▶ **Exercise**
Return the first line, the line containing "clear: float = 0.12", and every line between them, exactly as they stand.

============

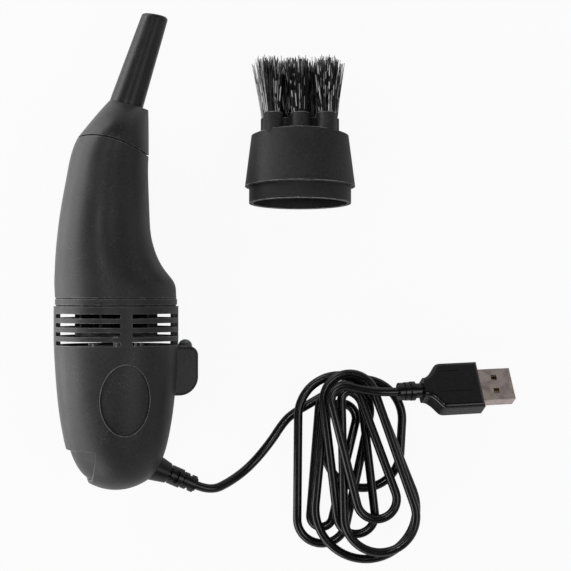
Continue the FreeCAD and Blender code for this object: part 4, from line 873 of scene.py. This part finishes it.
@dataclass
class BrushHead:
    """The brush head: its moulded body and its seven tufts of nylon filament.

    Lengths are in millimetres and angles in degrees. A strand's wander is the spread of a
    random draw. Its painted highlight is next to none near 0, painted in streaks up to 1, and
    painted pale all along past it.
    """

    place: tuple = (5.1, 34.6, 12.36)
    tilt: float = 8.5
    boss_end: float = 25.2
    bury: float = 2.6
    front: tuple = (-9.4, 0.0, 9.4)
    back: tuple = (-10.5, -3.5, 3.5, 10.5)
    row: float = 4.3
    root_radius: float = 2.4
    strand: float = 0.34
    strands: int = 130
    sides: int = 5
    rings: int = 5
    tip: float = 0.55
    length: float = 19.4
    trim: tuple = (-0.01, 0.022)
    stray: tuple = (0.02, 1.08)
    flare: float = 0.05
    rise: float = 0.04
    rise_wander: float = 0.012
    bulge: float = 0.9
    fan: float = 1.5
    lean: float = -2.0
    lean_wander: float = 1.5
    bow: tuple = (0.6, 0.3)
    glinting: float = 0.3
    streaked_painted_glints: tuple = (0.6, 1.0)
    faint_painted_glints: tuple = (0.0, 0.08)
    whole_glint_margin: float = 1.5
    whole_glint_chance: float = 0.6
    whole_painted_glints: tuple = (1.35, 1.75)
    rest_lean: float = 7.0
    clear: float = 0.12

    def build(self) -> None:
        """Dresses the body and plants the tufts."""
        Stock.BRUSH.on("brush_body")
        chance = random.Random(11)
        master = self.filament()
        turn = Matrix.Rotation(math.radians(-self.tilt), 4, "X")
        shift = Matrix.Translation(Vector(self.place[:2] + (self.rest_height(),)))
        tufts = []
        rows = [(across, self.row) for across in self.front]
        rows += [(across, -self.row) for across in self.back]
        for number, (across, height) in enumerate(rows):
            tuft = self.tuft(master, across, height, chance, shift @ turn)
            tuft.name = tuft.data.name = "bristle_tuft_" + str(number + 1)
            tufts.append(tuft)
        bpy.data.objects.remove(master)
        for tuft in tufts:
            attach(tuft, "brush_head")
        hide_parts("bristle_tufts")

    def rest_height(self) -> float:
        """The height of the head's axis where its rim rests on the floor."""
        return self.place[2] * math.cos(math.radians(self.tilt))

    def filament(self) -> bpy.types.Object:
        """One straight filament, a unit long, along Y.

        Returns:
            A five-sided rod with a narrowed tip, for the tufts to copy.
        """
        deselect()
        bpy.ops.mesh.primitive_circle_add(vertices=self.sides, radius=self.strand / 2,
                                          rotation=(math.pi / 2, 0.0, 0.0))
        piece = bpy.context.active_object
        settle(piece)
        bpy.ops.object.mode_set(mode="EDIT")
        bpy.ops.mesh.select_all(action="SELECT")
        for _ in range(self.rings):
            bpy.ops.mesh.extrude_region_move(
                TRANSFORM_OT_translate={"value": (0.0, 1 / self.rings, 0.0)})
        bpy.ops.transform.resize(value=(self.tip, 1.0, self.tip))
        bpy.ops.mesh.edge_face_add()
        bpy.ops.mesh.select_all(action="SELECT")
        bpy.ops.mesh.normals_make_consistent(inside=False)
        bpy.ops.object.mode_set(mode="OBJECT")
        return piece

    def tuft(self, master: bpy.types.Object, across: float, height: float,
             chance: random.Random, place: Matrix) -> bpy.types.Object:
        """Copies the filament into one fanned tuft.

        Args:
            master: the filament.
            across: the boss's place along the head's wide way.
            height: the boss's place along its narrow way.
            chance: the source of the strands' spread.
            place: carries the head's own frame to picture millimetres.

        Returns:
            The tuft as one mesh.
        """
        copies = []
        lift = math.tan(math.radians(self.rest_lean)) if height < 0 else 0.0
        for number in range(self.strands):
            angle = GOLDEN_ANGLE * number
            reach = math.sqrt((number + 0.5) / self.strands)
            out = Vector((math.cos(angle), 0.0, math.sin(angle)))
            foot = Vector((across, self.boss_end - self.bury, height))
            foot += out * self.root_radius * reach
            spread = math.radians(self.lean + self.fan * across / self.front[-1]
                                  + chance.gauss(0.0, self.lean_wander))
            way = Vector((math.sin(spread) + self.flare * reach * math.cos(angle),
                          math.cos(spread),
                          lift + self.rise * reach * math.sin(angle)
                          + chance.gauss(0.0, self.rise_wander)))
            bow = Vector((chance.gauss(0.0, self.bow[0]), 0.0, chance.gauss(0.0, self.bow[1])))
            stray = self.stray[1] if chance.random() < self.stray[0] else 1.0
            long = self.bury + self.length * stray * (1 + chance.gauss(*self.trim))
            copy = master.copy()
            copy.data = master.data.copy()
            # Painted highlight: streaked on a share of strands, whole on outer left ones, faint on
            # the rest
            glints = chance.random() < self.glinting
            painted_highlight = chance.uniform(*(self.streaked_painted_glints if glints else self.faint_painted_glints))
            if foot.x < self.front[0] - self.whole_glint_margin and chance.random() < self.whole_glint_chance:
                painted_highlight = chance.uniform(*self.whole_painted_glints)
            mark = copy.data.attributes.new("strand_tone", "FLOAT", "POINT")
            for vertex in copy.data.vertices:
                along = vertex.co.y
                local = foot + Vector((vertex.co.x, 0.0, vertex.co.z)) + way * long * along
                local += out * self.bulge * reach * math.sqrt(max(0.0, along))
                spot = place @ (local + bow * along * along)
                spot.z = max(spot.z, self.clear)
                vertex.co = at(*spot)
                mark.data[vertex.index].value = painted_highlight
            bpy.context.scene.collection.objects.link(copy)
            copies.append(copy)
        deselect()
        for copy in copies:
            copy.select_set(True)
        bpy.context.view_layer.objects.active = copies[0]
        bpy.ops.object.join()
        bpy.ops.object.shade_smooth()
        copies[0].data.materials.clear()
        copies[0].data.materials.append(Stock.BRISTLE.value.material())
        return copies[0]


# Motor unit, duct and plug

@dataclass
class MotorUnit:
    """The barrel that is held in the hand, with all that turns and switches inside it.

    The pad's turn is in degrees round the barrel's axis, and its other sizes in millimetres.
    """

    axis: tuple = (-58.35, -4.58, 20.95)
    pad_turn: float = 15.0
    pad_middle: float = 33.9
    pad_half: tuple = (8.5, 12.05)
    bead: float = 0.17
    bead_points: int = 72

    def build(self) -> None:
        """Lays the thin bead round the oval pad."""
        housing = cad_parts["upper_housing"]
        lean = math.radians(self.pad_turn)
        up = Vector((math.sin(lean), 0.0, math.cos(lean)))
        side = Vector((math.cos(lean), 0.0, -math.sin(lean)))
        into = housing.matrix_world.inverted()
        line = bpy.data.curves.new("pad_bead", "CURVE")
        line.dimensions = "3D"
        line.bevel_depth = self.bead * MM
        line.bevel_resolution = 2
        spline = line.splines.new("POLY")
        spline.points.add(self.bead_points - 1)
        for number, point in enumerate(spline.points):
            angle = 2 * math.pi * number / self.bead_points
            along = -self.pad_middle + self.pad_half[1] * math.sin(angle)
            foot = at(*self.axis) + (side * self.pad_half[0] * math.cos(angle)
                                     + Vector((0.0, along, 0.0))) * MM
            start = foot + up * 2 * self.axis[2] * MM
            found, spot, _, _ = housing.ray_cast(into @ start, into.to_3x3() @ -up)
            point.co = (*(housing.matrix_world @ spot if found else foot), 1.0)
        spline.use_cyclic_u = True
        piece = bpy.data.objects.new("pad_bead", line)
        bpy.context.scene.collection.objects.link(piece)
        hold(piece)
        bpy.ops.object.convert(target="MESH")
        bpy.ops.object.shade_smooth()
        piece.data.materials.append(Stock.WORN.value.material())
        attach(piece, "motor_unit")

    def dress(self) -> None:
        """Gives each part its finish."""
        Stock.BODY.on("upper_housing", "lower_housing", "lamp_housing", "power_button")
        Stock.INNER.on("inlet_plate", "impeller", "motor_bracket", "switch_body")
        Stock.WHITE.on("motor_end_cap", "switch_plunger")
        Stock.STEEL.on("housing_screws", "motor_screws", "motor_can", "motor_shaft", "led_leads")
        Stock.LAMINATE.on("armature_core")
        Stock.COPPER.on("armature_windings")
        Stock.GOLD.on("motor_terminals", "commutator")
        Stock.BRONZE.on("motor_bushes")
        Stock.FERRITE.on("motor_magnets")
        Stock.BOARD.on("circuit_board")
        Stock.RESISTOR.on("lamp_resistor")
        Stock.LAMP.on("led_lamp")
        Stock.WIRE.on("lead_wires")
        Stock.BOOT.on("strain_relief")


@dataclass
class FrontDuct:
    """The bent duct with its flared foot, the filter in it, and the nozzle on its mouth.

    Sizes are in millimetres. The dome's last ring stops a share of a ring short of the crown,
    and is drawn together to close it.
    """

    cloth: float = 0.5
    slack: float = 0.06
    straight: float = 4.2
    rings: int = 12
    crown: float = 0.5
    around: int = 64

    def profile(self, radius: float, height: float) -> list[tuple[float, float]]:
        """The dome's outline from its rim to its crown.

        Args:
            radius: the rim's radius.
            height: the crown's height over the rim.

        Returns:
            Pairs of a height over the rim and a radius.
        """
        outline = [(0.0, radius), (self.straight * MM, radius)]
        for step in range(1, self.rings + 1):
            angle = math.pi / 2 * step / (self.rings + self.crown)
            rise = (height - self.straight * MM) * math.sin(angle)
            outline.append((self.straight * MM + rise, radius * math.cos(angle)))
        return outline

    def build(self) -> None:
        """Forms the filter's cloth dome from one circle, ring by ring."""
        low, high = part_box("filter_bag")
        radius = (high[0] - low[0]) / 2 - self.slack * MM
        outline = self.profile(radius, high[1] - low[1] - self.slack * MM)
        deselect()
        bpy.ops.mesh.primitive_circle_add(
            vertices=self.around, radius=radius, rotation=(math.pi / 2, 0.0, 0.0),
            location=((low[0] + high[0]) / 2, low[1], (low[2] + high[2]) / 2))
        piece = bpy.context.active_object
        piece.name = piece.data.name = "filter_cloth_dome"
        settle(piece)
        bpy.ops.object.mode_set(mode="EDIT")
        bpy.ops.mesh.select_all(action="SELECT")
        for before, after in zip(outline, outline[1:]):
            bpy.ops.mesh.extrude_region_move(
                TRANSFORM_OT_translate={"value": (0.0, after[0] - before[0], 0.0)})
            shrink = after[1] / before[1]
            bpy.ops.transform.resize(value=(shrink, 1.0, shrink))
        bpy.ops.mesh.merge(type="COLLAPSE")
        bpy.ops.mesh.select_all(action="SELECT")
        bpy.ops.mesh.normals_make_consistent(inside=False)
        bpy.ops.object.mode_set(mode="OBJECT")
        wall = piece.modifiers.new("cloth", "SOLIDIFY")
        wall.thickness = self.cloth * MM
        wall.offset = -1.0
        bpy.ops.object.modifier_apply(modifier=wall.name)
        bpy.ops.object.shade_smooth()
        piece.data.materials.append(Stock.CLOTH.value.material())
        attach(piece, "motor_unit")
        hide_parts("filter_bag")

    def dress(self) -> None:
        """Gives each part its finish."""
        Stock.BODY.on("front_housing", "nozzle_adapter")
        Stock.NOZZLE.on("nozzle_tube")
        Stock.INNER.on("filter_frame")


@dataclass
class Plug:
    """The plug at the cord's end."""

    def dress(self) -> None:
        """Gives each part its finish."""
        Stock.PLUG.on("plug_overmold")
        Stock.SHELL.on("plug_shell")
        Stock.WHITE.on("plug_tongue")
        Stock.GOLD.on("plug_contacts")


def main() -> None:
    """Builds the studio, the cord and each sub-assembly."""
    logging.basicConfig(level=logging.INFO)
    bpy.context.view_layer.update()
    Studio().build()
    PowerCord().build()
    log.info("cord laid")
    Plug().dress()
    log.info("plug dressed")
    motor = MotorUnit()
    motor.dress()
    motor.build()
    log.info("motor unit dressed, pad bead laid")
    duct = FrontDuct()
    duct.dress()
    duct.build()
    log.info("front duct dressed, filter cloth formed")
    BrushHead().build()
    log.info("brush head built")


if __name__ == "__main__":
    main()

============

▶ **Expected answer**
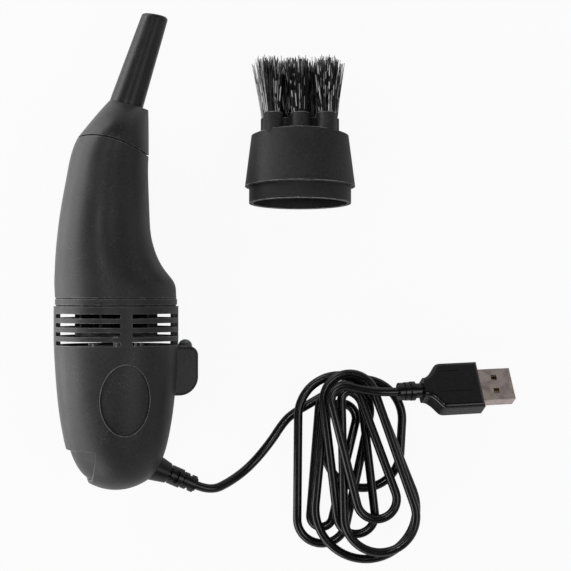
Continue the FreeCAD and Blender code for this object: part 4, from line 873 of scene.py. This part finishes it.
@dataclass
class BrushHead:
    """The brush head: its moulded body and its seven tufts of nylon filament.

    Lengths are in millimetres and angles in degrees. A strand's wander is the spread of a
    random draw. Its painted highlight is next to none near 0, painted in streaks up to 1, and
    painted pale all along past it.
    """

    place: tuple = (5.1, 34.6, 12.36)
    tilt: float = 8.5
    boss_end: float = 25.2
    bury: float = 2.6
    front: tuple = (-9.4, 0.0, 9.4)
    back: tuple = (-10.5, -3.5, 3.5, 10.5)
    row: float = 4.3
    root_radius: float = 2.4
    strand: float = 0.34
    strands: int = 130
    sides: int = 5
    rings: int = 5
    tip: float = 0.55
    length: float = 19.4
    trim: tuple = (-0.01, 0.022)
    stray: tuple = (0.02, 1.08)
    flare: float = 0.05
    rise: float = 0.04
    rise_wander: float = 0.012
    bulge: float = 0.9
    fan: float = 1.5
    lean: float = -2.0
    lean_wander: float = 1.5
    bow: tuple = (0.6, 0.3)
    glinting: float = 0.3
    streaked_painted_glints: tuple = (0.6, 1.0)
    faint_painted_glints: tuple = (0.0, 0.08)
    whole_glint_margin: float = 1.5
    whole_glint_chance: float = 0.6
    whole_painted_glints: tuple = (1.35, 1.75)
    rest_lean: float = 7.0
    clear: float = 0.12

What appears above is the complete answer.